México vive un furor con grito de independencia septembrino: mueran los políticos y la política.
La temperatura se elevó con los desastres naturales y sus consecuencias humanas.
Furia, ira exaltada. Demencia y delirios, agitación violenta, signos de cólera. La prisa vehemente por costumbre y ahora hasta por moda.
Linchar virtualmente a los políticos de todo signo denota el ánimo barroco de Lope (o de Calleja), al soberano sólo le quedan dos opciones: o perdonar a la villa o matar a todo el pueblo.
El pueblo se rebela, pero ese pueblo se dispara a sí mismo. Ojo, que pueblo es palabra engañosa, contiene clases, segmentos, estratos, guetos, intolerantes, múltiples componentes que hacen de él un algo confuso e inasible. Con el “pueblo” no se razona; al “pueblo” se le dirige. Y en esas surgen los demagogos, los que llaman a reivindicar al “pueblo” con su demanda de “fuera todos los políticos”.
Se halaga el fervor popular disque para terminar con las lacras políticas. Se ensalza la auto organización social como sustituta de la política. Pero se esconde el significado real, social, de la política: la única manera de entendernos entre todos porque vivimos en espacios comunes.

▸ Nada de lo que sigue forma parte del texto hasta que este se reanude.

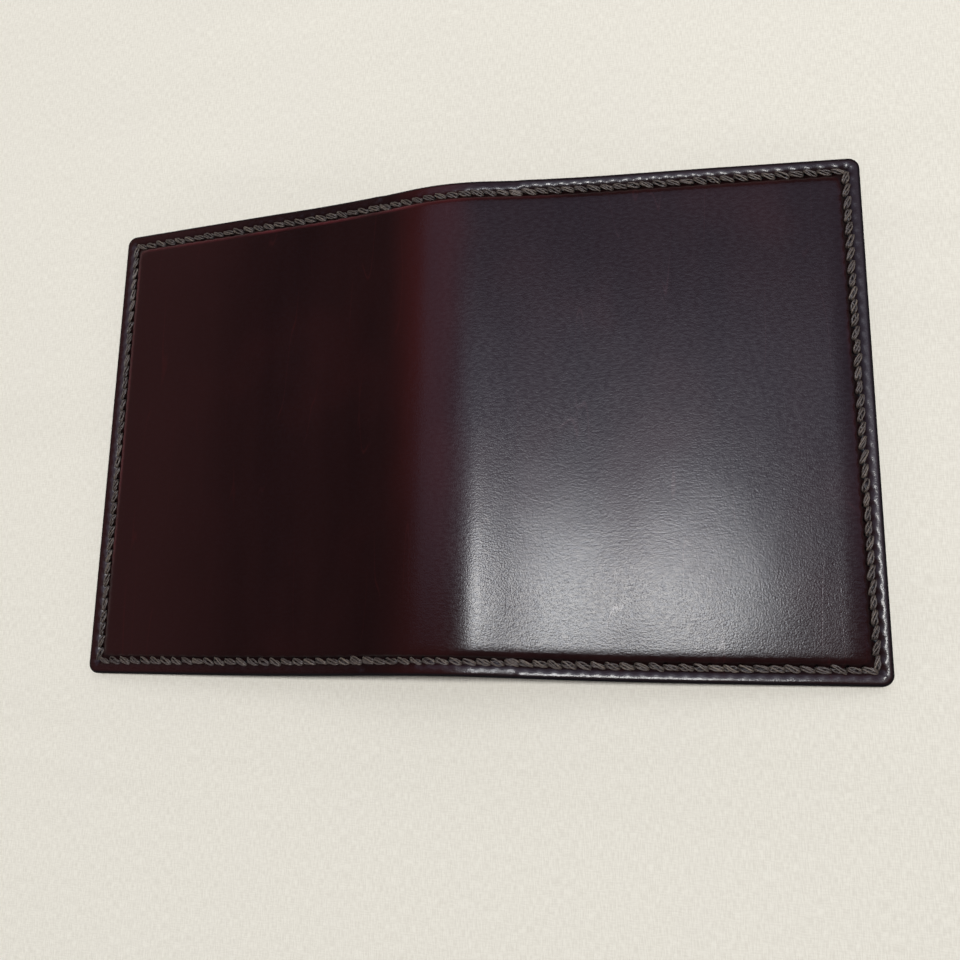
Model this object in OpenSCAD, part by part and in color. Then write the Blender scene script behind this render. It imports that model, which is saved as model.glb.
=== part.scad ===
// Travel document organizer: a leather cover that folds along its spine, with a
// passport sleeve in the left half, and a document sleeve with card pockets in the right half.
// It stands open like a low tent, outer face up, on its two outer edges.
// X runs across the open cover, Y along the spine and Z up, from the centre of the footprint.

/* [Cover] */
// Height of the cover, along the spine
cover_h = 140; // [136:1:160]
// Length of each half along the leather, from spine to outer edge
half_w = 113.4; // [108:0.1:125]
// Radius of the four outer corners
corner_r = 3; // [1:0.5:5]

/* [Fold] */
// Steepest slope of the arched spine, in degrees
arch_slope = 11.75; // [9:0.25:14]
// Slope of each flat half, in degrees
half_slope = 5.2; // [4:0.1:7]
// Gap between the two halves when the cover is closed
closed_gap = 0.7; // [0.6:0.1:2]

/* [Leather] */
// Thickness of the outer leather in the field
outer_t = 1.7; // [1.5:0.1:2]
// How far the sewn border lies below the field
border_drop = 0.5; // [0.4:0.1:0.6]
// Thickness of each stiffener board
board_t = 0.5; // [0.3:0.1:0.6]
// Thickness of the lining
lining_t = 0.7; // [0.6:0.1:0.9]
// Thickness of the sleeve leather
sleeve_t = 1.1; // [1:0.1:1.2]
// Gap that an empty sleeve keeps open
sleeve_gap = 0.4; // [0.2:0.1:0.4]
// Thickness of the card pocket leather
card_t = 0.5; // [0.4:0.05:0.5]

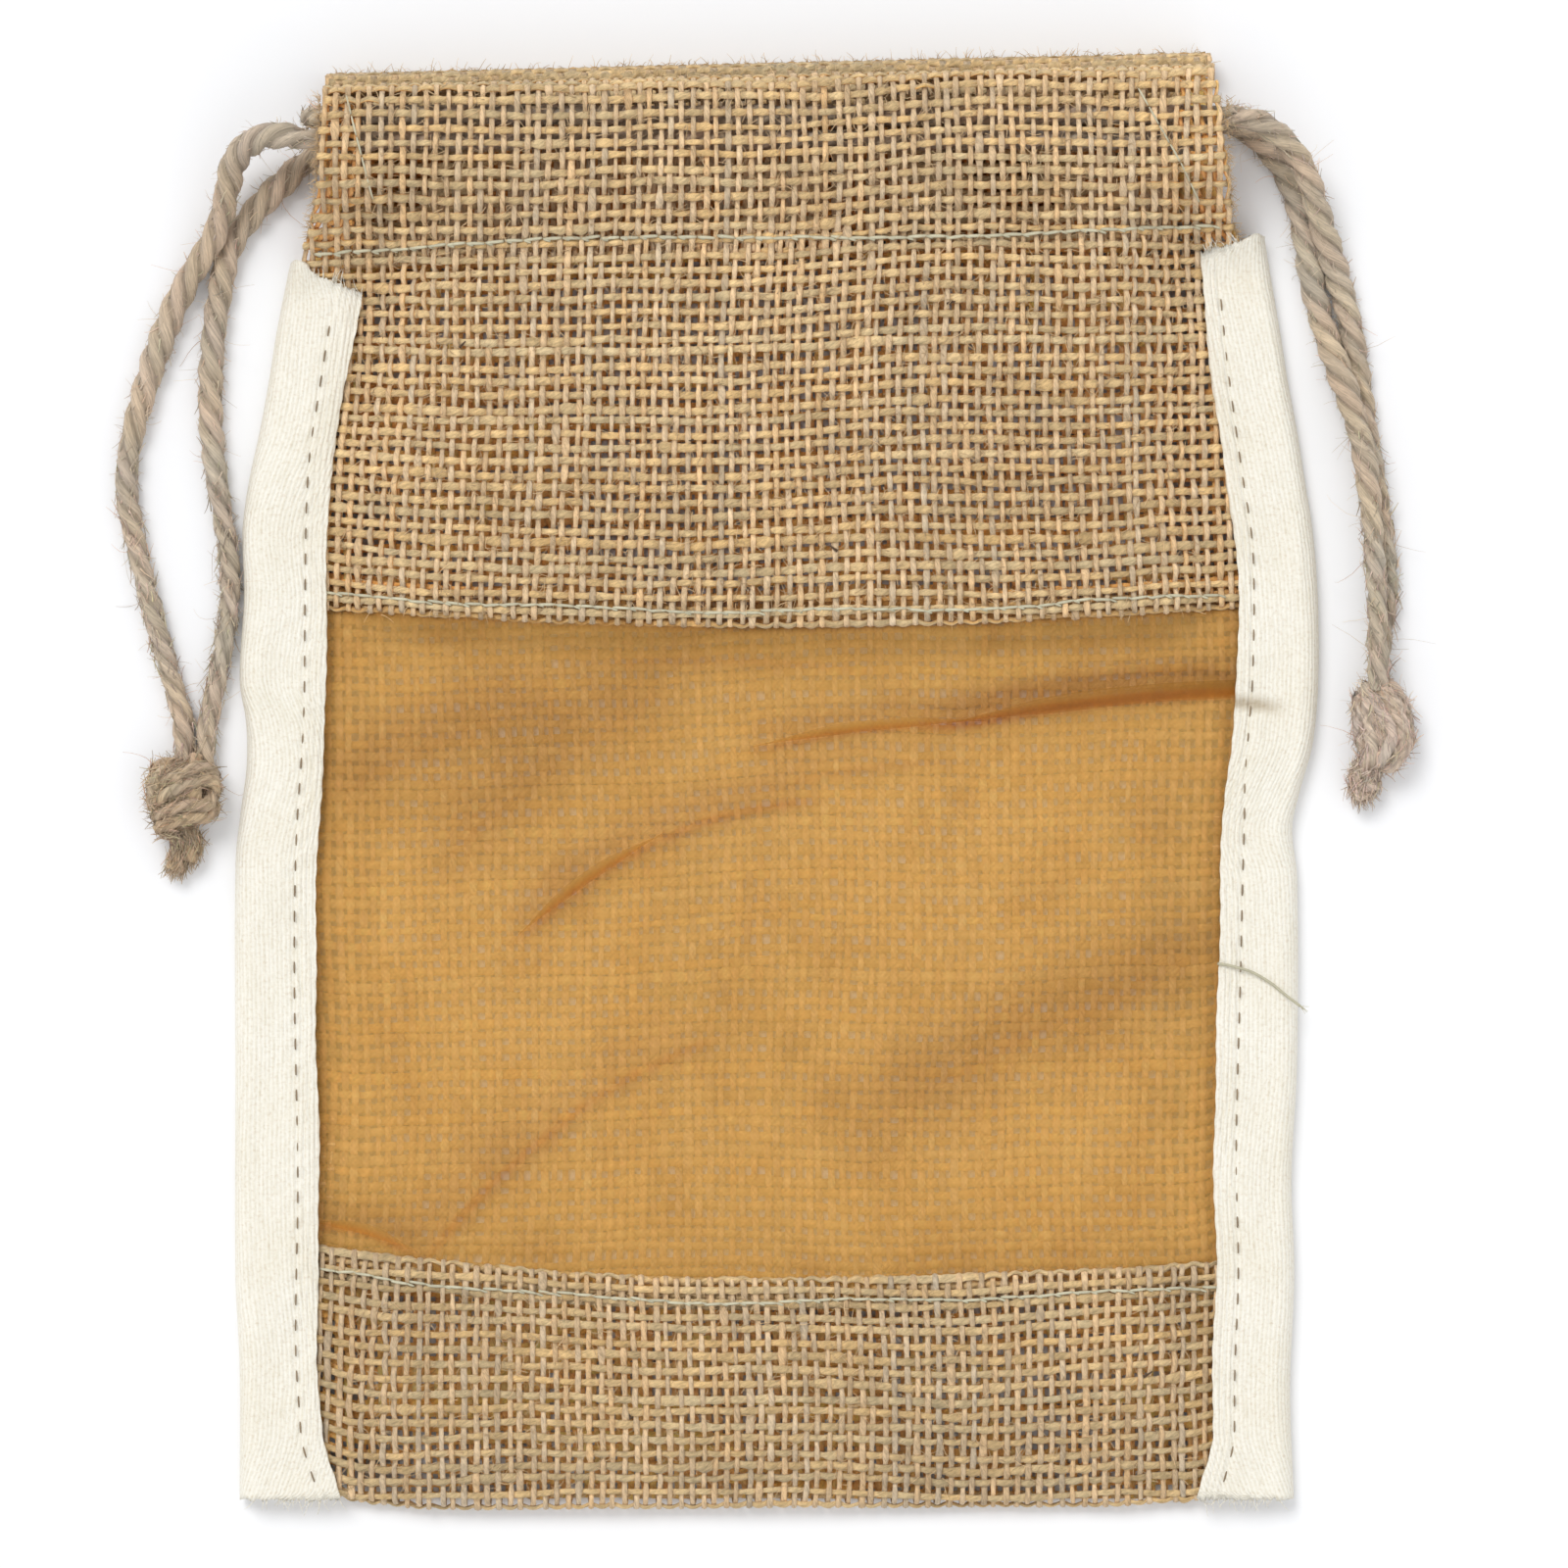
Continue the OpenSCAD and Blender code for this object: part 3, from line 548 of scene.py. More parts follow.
def weave(makers, place, inside, wefts, sides, parts=4, spread=(1.0, 1.0, 1.0), inner=0, crest_shading=0.11):
    """Weaves plain cloth over a surface, into one maker or into a left and a right one.

    spread scales the warps' width, the wefts' width, and the thickness and rise of both. inner is 1 or
    -1 where the upper or the lower face is the pouch's inside. The hems, below 0 along the cloth, are
    all inside. Where inner is given, those inside faces are painted a warmer tone: painted light. The
    last argument is how much lighter a yarn is painted where it lies on top, and how much darker where
    it dips under: painted highlight and shade.
    """
    count_s, count_t = len(WARPS), len(wefts)
    shift_s, shift_t = drift(WARPS[:, None], wefts[None, :])
    s = WARPS[:, None] + shift_s + wander(count_s, count_t, 4, 0.20) + rng.normal(0, 0.11, (count_s, 1))
    t = wefts[None, :] + shift_t + wander(count_t, count_s, 4, 0.24).T + rng.normal(0, 0.13, (1, count_t))
    t[:, 0], t[:, -1] = wefts[0], wefts[-1]
    over = 1.0 - 2.0 * ((np.arange(count_s)[:, None] + np.arange(count_t)[None, :]) % 2)
    above = np.sin(2 * math.pi * (np.arange(sides) + 0.5) / sides) > 0
    for cross, down, first, rise, wide, high, tone in (
            (s, t, over[:, :1], WARP_RISE, WARP_W * spread[0], WARP_H, WARP_TONE),
            (s.T, t.T, -over[:1].T, WEFT_RISE, WEFT_W * spread[1], WEFT_H, WEFT_TONE)):
        rise, high = rise * spread[2], high * spread[2]
        cross, down = between(cross, parts), between(down, parts)
        rows, points = cross.shape
        wave = np.cos(math.pi * np.arange(points) / parts)
        line, up = yarn_paths(place, cross, down, first * rise * np.sign(wave) * np.abs(wave) ** 0.8)
        keep = inside(cross, down)
        thick = 1 + wander(rows, points, 6 * parts, 0.13) + rng.normal(0, 0.07, (rows, 1))
        thick = thick + 0.6 * np.maximum(wander(rows, points, 3 * parts, 1.0) - 0.72, 0) / 0.28
        thick = thick * (0.90 + 0.16 * np.abs(wave)) + wander(rows, points, parts, 0.09)
        tint = 1 + wander(rows, points, 3 * parts, 0.13) + wander(rows, points, 1.2 * parts, 0.08)
        tint = tint + patch(line) + rng.normal(0, 0.05, (rows, 1))
        warm = wander(rows, points, 4 * parts, 0.05) + rng.normal(0, 0.03, (rows, 1))
        # Painted highlight and shade: a yarn is lighter where it lies on top and darker where it dips under.
        tint = tint * (1 + crest_shading * first * wave)
        dye = (JUTE * np.array(tone))[None, None] * tint[..., None]
        dye = dye * np.stack([1 + warm, np.ones_like(warm), 1 - 1.6 * warm], -1)
        for r in range(rows):
            found = np.flatnonzero(keep[r])
            if len(found) < 3:
                continue
            for run in np.split(found, np.flatnonzero(np.diff(found) > 1) + 1):
                if len(run) < 3:
                    continue
                pieces = [(0, run)]
                if len(makers) == 2:
                    left = cross[r, run] < 0
                    if left.all() or not left.any():
                        pieces = [(int(not left.any()), run)]
                    elif rows == count_s:
                        pieces = [(int(left.mean() < 0.5), run)]
                    else:
                        k = int(left.sum())
                        pieces = [(0, run[:k + 1]), (1, run[k:])]
                rings, fibre = sweep(line[r, run], up[r, run], wide * thick[r, run],
                                     high * thick[r, run] ** 0.5, sides, 0.5, 0.9)
                fibre = fibre + rng.uniform(0, 400, 3) * (1, 0.2, 0.2)
                colour = dye[r, run][:, None]
                if inner:
                    # Painted light: the faces turned to the pouch's inside take a warmer tone.
                    deep = smooth((-down[r, run] - 7) / 4)[:, None]
                    through_light_share = np.where(above == (inner > 0), smooth((down[r, run] + 3) / 4)[:, None], deep)
                    colour = colour * mix(1.0, through_light_tone(line[r, run])[:, None], through_light_share[..., None])
                colour = np.broadcast_to(colour, (len(run), sides, 3))
                for which, part in pieces:
                    if len(part) > 1:
                        a, b = part[0] - run[0], part[-1] - run[0] + 1
                        makers[which].tube(rings[a:b], fibre[a:b], colour[a:b])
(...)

Así como las personas se echaron a cuestas la solidaridad y el esfuerzo de estos aciagos días, así hemos de ser personas, con nombre y apellidos, con dignidad y entereza, capaces de hacernos cargo de la política. Si no nos gusta un político, dejémosle fuera, pero las instituciones sociales necesitan de nuestra política, la otra, la de las personas.